» **EXERCISE DIRECTIONS**: Output only the count of lines that contain "this".

========

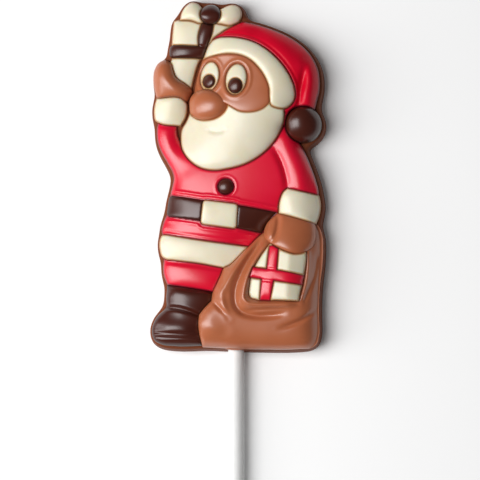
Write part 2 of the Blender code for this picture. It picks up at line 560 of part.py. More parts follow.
def relief_mesh(name, points, triangles, height, floor):
    """Closed solid between a flat floor and the height at each point."""
    shape = bmesh.new()
    level = shape.verts.layers.float.new("level")
    corners = {}
    for index in np.unique(triangles):
        corners[index] = shape.verts.new((*points[index], floor))
        corners[index][level] = height[index]
    for triangle in triangles:
        shape.faces.new([corners[index] for index in triangle])
    raised = bmesh.ops.extrude_face_region(shape, geom=shape.faces[:])["geom"]
    raised = {part for part in raised if isinstance(part, bmesh.types.BMVert)}
    for corner in raised:
        corner.co.z = corner[level]
    shape.verts.layers.float.remove(shape.verts.layers.float["level"])
    flattened(shape, [face for face in shape.faces if not raised & set(face.verts)])
    return mesh_of(name, shape)


def plate_mesh(edge):
    """Backing with a flat back, a leaning wall, a chamfer and a flat front."""
    shape = bmesh.new()
    ahead = np.roll(edge, -1, axis=0) - np.roll(edge, 1, axis=0)
    inward = np.column_stack([-ahead[:, 1], ahead[:, 0]]) / np.hypot(*ahead.T)[:, None]
    rings = [[shape.verts.new((x, y, share * PLATE_HEIGHT)) for x, y in edge + inward * inset]
             for inset, share in WALL_STEPS]
    for lower, upper in zip(rings, rings[1:]):
        for i, corner in enumerate(lower):
            j = (i + 1) % len(lower)
            shape.faces.new([corner, lower[j], upper[j], upper[i]])
    shape.faces.new(rings[0][::-1])
    shape.faces.new(rings[-1])
    return mesh_of("milk_body", shape)


def rod_mesh(name, radius, low, high):
    """Rod along y at the stick's height."""
    shape = bmesh.new()
    bmesh.ops.create_cone(shape, cap_ends=True, segments=STICK_SIDES, radius1=radius, radius2=radius,
                          depth=high - low)
    bmesh.ops.rotate(shape, verts=shape.verts[:], matrix=Matrix.Rotation(math.radians(90), 3, "X"))
    bmesh.ops.translate(shape, verts=shape.verts[:], vec=(0.0, (low + high) / 2, STICK_HEIGHT))
    return mesh_of(name, shape)


def add_object(name, mesh, colour, roughness):
    """Object with its own material."""
    material = bpy.data.materials.new(name)
    material.use_nodes = True
    surface = material.node_tree.nodes["Principled BSDF"]
    surface.inputs["Base Color"].default_value = (*colour, 1.0)
    surface.inputs["Roughness"].default_value = roughness
    surface.inputs["Metallic"].default_value = 0.0
    mesh.materials.clear()
    mesh.materials.append(material)
    mesh.shade_smooth()
    mesh.set_sharp_from_angle(angle=SHARP_ANGLE)
    piece = bpy.data.objects.new(name, mesh)
    bpy.context.scene.collection.objects.link(piece)
    return piece


def carved(body, additions, hollow):
    """Mesh of the body with the additions joined on and then the hollow cut out."""
    collection = bpy.data.collections.new("additions")
    bpy.context.scene.collection.children.link(collection)
    for mesh in additions:
        collection.objects.link(bpy.data.objects.new(mesh.name, mesh))
    cutter = bpy.data.objects.new(hollow.name, hollow)
    bpy.context.scene.collection.objects.link(cutter)
    join = body.modifiers.new("join", "BOOLEAN")
    join.operation = "UNION"
    join.solver = "EXACT"
    join.operand_type = "COLLECTION"
    join.collection = collection
    cut = body.modifiers.new("cut", "BOOLEAN")
    cut.operation = "DIFFERENCE"
    cut.solver = "EXACT"
    cut.object = cutter
    shown = body.evaluated_get(bpy.context.evaluated_depsgraph_get())
    mesh = bpy.data.meshes.new_from_object(shown)
    body.modifiers.clear()
    for helper in [*collection.objects, cutter]:
        bpy.data.objects.remove(helper)
    bpy.data.collections.remove(collection)
    return mesh


def main():
    for item in list(bpy.data.objects):
        bpy.data.objects.remove(item)

    joined = []
    pieces = []
    outlines = {field[0]: field[2] for field in FIELDS}
    borders = {name: grown(outline, GAP) for name, outline in outlines.items()}
    ground = {name: np.full(len(outline), EDGE_LIFT) for name, outline in outlines.items()}
    for order, field in reversed(list(enumerate(FIELDS))):
        name, chocolate, outline, *_ = field
        fronts = FIELDS[:order]
        cuts = [borders[front[0]] for front in fronts if not chocolate == front[1] == "milk"]
        points, height, own, clear = field_surface(field, cuts, ground[name])
        covered = np.unique(own)
        for front in fronts:
            lies = inside(outlines[front[0]], outline)
            if lies.any():
                under = covered[nearest(points[covered], outlines[front[0]][lies])]
                ground[front[0]][lies] = height[under] - PLATE_HEIGHT
        groups = [group for group in parts_of(clear) if area(points, group) > SMALLEST_FIELD]
        groups.sort(key=lambda group: -points[group].mean(axis=(0, 1))[1])
        for number, group in enumerate(groups, 1):
            title = name if len(groups) == 1 else f"{name}_{number}"
            if chocolate == "milk":
                root = PLATE_HEIGHT - MILK_ROOT - order * ROOT_STAGGER
                joined.append(relief_mesh(title, points, group, height, root))
            else:
                mesh = relief_mesh(title, points, group, height, PLATE_HEIGHT + GAP)
                pieces.append(add_object(title, mesh, *CHOCOLATES[chocolate]))

    edge = plate_outline()
    body = add_object("milk_body", plate_mesh(edge), *CHOCOLATES["milk"])
    bore = rod_mesh("bore", STICK_DIAMETER / 2 + GAP, edge[:, 1].min() - 1, STICK_SUNK + GAP)
    body.data = carved(body, joined, bore)
    pieces.append(body)
    stick = rod_mesh("stick", STICK_DIAMETER / 2, STICK_SUNK - STICK_LENGTH, STICK_SUNK)
    pieces.append(add_object("stick", stick, *PAPER))

    middle_x = (edge[:, 0].min() + edge[:, 0].max()) / 2
    middle_y = (edge[:, 1].max() + STICK_SUNK - STICK_LENGTH) / 2
    for piece in pieces:
        piece.location = Vector((-middle_x, -middle_y, 0.0)) * MM


main()
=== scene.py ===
"""Looks of the moulded chocolate lollipop: the cast fields at full smoothness, and their finishes.

Drawing values are millimetres in the figure's own drawing: x to the right as the figure is seen,
y towards the hat, z out of the front. They are moved to the frame's place when the meshes are made.
"""
import math

import bmesh
import bpy
import numpy as np
from mathutils import Euler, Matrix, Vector
from mathutils.geometry import delaunay_2d_cdt
from mathutils.kdtree import KDTree


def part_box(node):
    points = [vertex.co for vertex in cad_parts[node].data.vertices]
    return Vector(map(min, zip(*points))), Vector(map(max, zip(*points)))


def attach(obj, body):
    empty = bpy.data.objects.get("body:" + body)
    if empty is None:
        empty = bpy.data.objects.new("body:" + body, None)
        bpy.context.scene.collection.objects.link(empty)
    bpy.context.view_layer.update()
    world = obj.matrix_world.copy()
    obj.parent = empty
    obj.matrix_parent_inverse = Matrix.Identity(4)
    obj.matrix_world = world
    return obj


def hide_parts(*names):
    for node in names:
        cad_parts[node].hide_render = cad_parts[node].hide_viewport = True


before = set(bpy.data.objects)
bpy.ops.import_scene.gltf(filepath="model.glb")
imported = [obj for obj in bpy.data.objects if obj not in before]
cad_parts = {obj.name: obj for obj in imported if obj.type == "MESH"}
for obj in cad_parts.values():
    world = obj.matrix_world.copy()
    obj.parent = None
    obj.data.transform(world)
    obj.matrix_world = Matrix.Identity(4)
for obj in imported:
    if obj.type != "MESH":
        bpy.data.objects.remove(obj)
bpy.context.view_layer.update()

MM = 0.001

# Stick: the last value is how much narrower and shorter its worn ends are
STICK_DIAMETER = 4.0
STICK_LENGTH = 150.0
STICK_SUNK = 55.0
STICK_SIDES = 48
WORN_END = 0.15

# Backing: its wall leans in by the draft, and a chamfer with soft edges leads over to the front.
# It stands out beyond the fields by the rim, which is narrower round milk chocolate.
PLATE_HEIGHT = 5.8
PLATE_DRAFT = 0.35
PLATE_CHAMFER = 0.8
CHAMFER_BEND = 1.5
RIM_WIDTH = 1.0
MILK_RIM_WIDTH = 0.52
RIM_SOFTNESS = 1.3
STICK_HEIGHT = PLATE_HEIGHT / 2

# Fields: the gap between them, the height of their edges over the backing, the least height
# anywhere and how softly it sets in, how far they go down into the backing, and the least area
GAP = 0.03
EDGE_LIFT = 0.35
THINNEST = 0.2
THINNEST_BLEND = 0.08
SUNK = 0.8
SMALLEST_FIELD = 1.0

# How softly a field's edge follows what lies behind it, and the reach of the skin that carries
# the edge's height across the field
GROUND_SOFTNESS = 0.8
GROUND_REACH = 100.0

# Seam along a field's edge, the reach that its distance is kept for, and where its tint fades out.
# The tint is partly the chocolate beneath showing through and partly painted shade along the seam.
SEAM_DEPTH = 0.12
SEAM_WIDTH = 0.22
SEAM_REACH = 1.5
SEAM_TINT = (0.05, 0.55)

# Folds end at this many times their width
FOLD_REACH = 3.0

# The boxed parcel's front rises to the right up to an edge, beyond which its side turns away
PARCEL_EDGE = (13.6, 17.5)
PARCEL_LEAN = 0.06
PARCEL_RISE = 0.14
PARCEL_SLOPE = 0.5
PARCEL_ROUNDING = 0.2

# The sack falls away to the right of this line
SACK_SIDE = 17.8
SACK_SLOPE = 0.6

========

» **RESPONSE**: 3